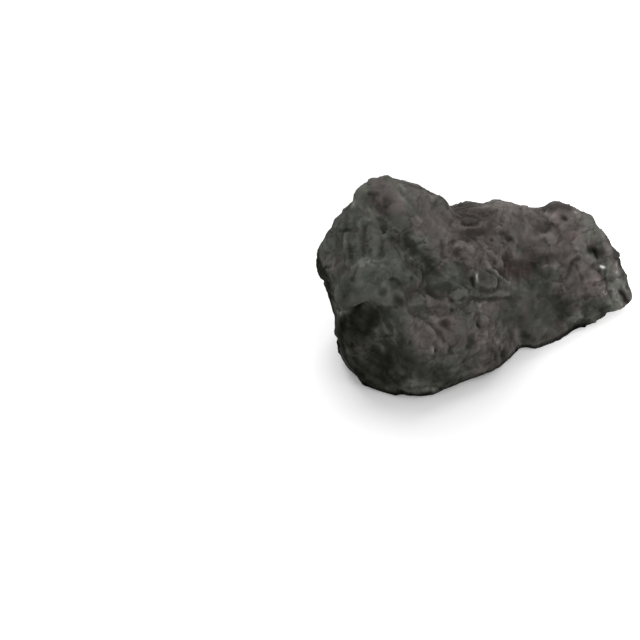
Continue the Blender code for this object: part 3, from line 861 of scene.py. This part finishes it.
stoneFinish = {
    "brown": (0.0725, 0.0632, 0.06, 1),
    "green": (0.0542, 0.0567, 0.0484, 1),
    "red": (0.074, 0.0537, 0.0495, 1),
    "deep": (0.0525, 0.0562, 0.039, 1),     # what the green turns to where it is dark
    "pale": (0.8, 0.8, 0.77, 1),
    "redFrom": (1.1, 2.2),      # the warmth at which red begins and is full
    "deepFrom": (-0.2, -1.2, 0, 0.8),    # two tones, and how deep each is
    "deepHue": (0.5, -0.3),     # none at the first warmth, all at the second
    "paleFrom": (1.0, 2.2),
    "toneGain": 1.42,           # doublings of the colour for a tone of one
    "cloudDetail": 3.0,
    "cloudRoughness": 0.55,
    "cloudRange": (0.3, 0.7),   # what a cloud gives, nearly always
    "hueClouds": ((5 * mm, 0.6), (1.5 * mm, 0.35)),    # size, and swing of the warmth
    "specks": ((1.5 * mm, 0.12), (0.6 * mm, 0.13)),    # size, and swing of the tone
    "speckBend": 0.9,
    "mottle": (1.1 * mm, 0.08, 4.0),    # size, swing of the tone and detail
    "toneCloud": (3 * mm, 0.08),
    "broadShade": (-0.3, 0.3, 0.25, -0.3),    # crest and hollow in millimetres, and the tone of each: painted shade in the hollows, lighter on the crests
    "fineShade": (-0.06, 0.06, 0.08, -0.1),
    "calmMottle": 0.35,
    "calmGrit": 0.3,
    "gritSize": 0.4 * mm,
    "gritStrength": 0.18,
    "gritHeight": 0.12 * mm,
    "roughness": 0.9,
    "gloss": 0.03,
}


def mixColour(tree, factor, first, second):
    made = put(tree, "ShaderNodeMix", {"Factor": factor, "A": first, "B": second}, data_type="RGBA")
    return socketOf(made.outputs, "Result")


def stoneMaterial():
    material = bpy.data.materials.new("shungiteCrust")
    material.use_nodes = True
    tree = material.node_tree
    look = stoneFinish
    place = put(tree, "ShaderNodeTexCoord").outputs["Object"]

    def stored(name):
        return put(tree, "ShaderNodeAttribute", attribute_name=name).outputs["Fac"]

    def cloud(size, detail=look["cloudDetail"]):
        inputs = {"Vector": place, "Scale": 1 / size, "Detail": detail, "Roughness": look["cloudRoughness"]}
        return put(tree, "ShaderNodeTexNoise", inputs).outputs[0]

    def swing(size, reach, *detail):
        return ramp(tree, cloud(size, *detail), *look["cloudRange"], -reach, reach)

    hue = stored("warmth")
    for size, reach in look["hueClouds"]:
        hue = maths(tree, "MULTIPLY_ADD", swing(size, 1), reach, hue)
    colour = mixColour(tree, ramp(tree, hue, -1, 1), look["green"], look["brown"])
    colour = mixColour(tree, ramp(tree, hue, *look["redFrom"]), colour, look["red"])

    def specks(size, reach):
        waves = put(tree, "ShaderNodeTexNoise", {"Vector": place, "Scale": 1 / size}).outputs["Color"]
        bent = vectorMaths(tree, "MULTIPLY_ADD", waves, (look["speckBend"] * size,) * 3, place)
        cell = put(tree, "ShaderNodeTexVoronoi", {"Vector": bent, "Scale": 1 / size}, feature="F1")
        level = put(tree, "ShaderNodeSeparateXYZ", {0: cell.outputs["Color"]}).outputs[0]
        return maths(tree, "MULTIPLY", maths(tree, "SUBTRACT", level, 0.5), reach)

    calm = stored("calm")
    mottle = maths(tree, "ADD", *[specks(*each) for each in look["specks"]])
    mottle = maths(tree, "ADD", mottle, swing(*look["mottle"]))
    mottle = maths(tree, "MULTIPLY", mottle, ramp(tree, calm, 0, 1, 1, look["calmMottle"]))
    light = maths(tree, "ADD", stored("tone"), swing(*look["toneCloud"]))
    light = maths(tree, "ADD", light, mottle)
    # painted shade in the hollows, broad and fine, and lighter crests
    light = maths(tree, "ADD", light, ramp(tree, stored("broadHollow"), *look["broadShade"]))
    light = maths(tree, "ADD", light, ramp(tree, stored("fineHollow"), *look["fineShade"]))
    deep = maths(tree, "MULTIPLY", ramp(tree, light, *look["deepFrom"]), ramp(tree, hue, *look["deepHue"]))
    colour = mixColour(tree, deep, colour, look["deep"])
    gain = maths(tree, "POWER", 2.0, maths(tree, "MULTIPLY", light, look["toneGain"]))
    gains = put(tree, "ShaderNodeCombineXYZ", {0: gain, 1: gain, 2: gain}).outputs[0]
    colour = vectorMaths(tree, "MULTIPLY", colour, gains)
    colour = mixColour(tree, ramp(tree, light, *look["paleFrom"]), colour, look["pale"])

    grit = maths(tree, "MULTIPLY", cloud(look["gritSize"]), ramp(tree, calm, 0, 1, 1, look["calmGrit"]))
    inputs = {"Height": grit, "Strength": look["gritStrength"], "Distance": look["gritHeight"]}
    feed(tree, tree.nodes["Principled BSDF"], {
        "Base Color": colour,
        "Roughness": look["roughness"],
        "Specular IOR Level": look["gloss"],
        "Normal": put(tree, "ShaderNodeBump", inputs).outputs[0],
    })
    return material


# floor and light

studio = {
    "floorSize": 4.0,
    "floorColour": (0.78, 0.78, 0.78, 1),
    "floorRoughness": 0.9,
    "floorGloss": 0.1,
    "paintedGlow": (0, 34 * mm, 0.11, 0.7),    # painted light: the floor glows, more towards the right, to lift the stone's shadow there; two places along x, and its power there
    "skyPower": 0.85,
    "sunPower": 2.7,
    "sunSize": 46,            # degrees across, for a soft shadow
    "sunSide": (-0.16, 0.72, 0.66),
}


def addFloor():
    bpy.ops.mesh.primitive_plane_add(size=studio["floorSize"])
    floor = bpy.context.object
    floor.name = "floor"
    material = bpy.data.materials.new("paperFloor")
    material.use_nodes = True
    tree = material.node_tree
    place = put(tree, "ShaderNodeTexCoord").outputs["Object"]
    side = put(tree, "ShaderNodeSeparateXYZ", {0: place}).outputs[0]
    feed(tree, tree.nodes["Principled BSDF"], {
        "Base Color": studio["floorColour"],
        "Roughness": studio["floorRoughness"],
        "Specular IOR Level": studio["floorGloss"],
        # the floor's glow is painted light, no lamp
        "Emission Color": ramp(tree, side, *studio["paintedGlow"]),
        "Emission Strength": 1.0,
    })
    floor.data.materials.append(material)


def addLight():
    world = bpy.data.worlds.new("studio")
    scene.world = world
    world.use_nodes = True
    sky = {"Color": (1, 1, 1, 1), "Strength": studio["skyPower"]}
    feed(world.node_tree, world.node_tree.nodes["Background"], sky)
    data = bpy.data.lights.new("sun", "SUN")
    data.energy = studio["sunPower"]
    data.angle = math.radians(studio["sunSize"])
    sun = bpy.data.objects.new("sun", data)
    scene.collection.objects.link(sun)
    sun.rotation_mode = "QUATERNION"
    sun.rotation_quaternion = (-Vector(studio["sunSide"])).to_track_quat("-Z", "Y")


scene.view_settings.view_transform = "Standard"
addCamera()
addFloor()
addLight()
print("view, floor and light are set")

material = stoneMaterial()
stone = denseSkin()
print("skin:", len(stone.data.polygons), "faces")
sculpt(stone)
print(len(marks), "marks and", len(tones), "tones made")
growGrain(stone, material)
for face in stone.data.polygons:
    face.use_smooth = True
places = ofPoints(stone.data, "co")
places[:, 2] = np.maximum(places[:, 2], 0)
setCoordinates(stone.data, places)
print("grain grown")
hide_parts("shungite_stone")
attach(stone, "root")

stone.data.calc_loop_triangles()
print("triangles", len(stone.data.loop_triangles))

**Exercise aim**
Return every line in the listing that contains the word "scene".

**Solution for this task**
Continue the Blender code for this object: part 3, from line 861 of scene.py. This part finishes it.
    scene.world = world
    scene.collection.objects.link(sun)
scene.view_settings.view_transform = "Standard"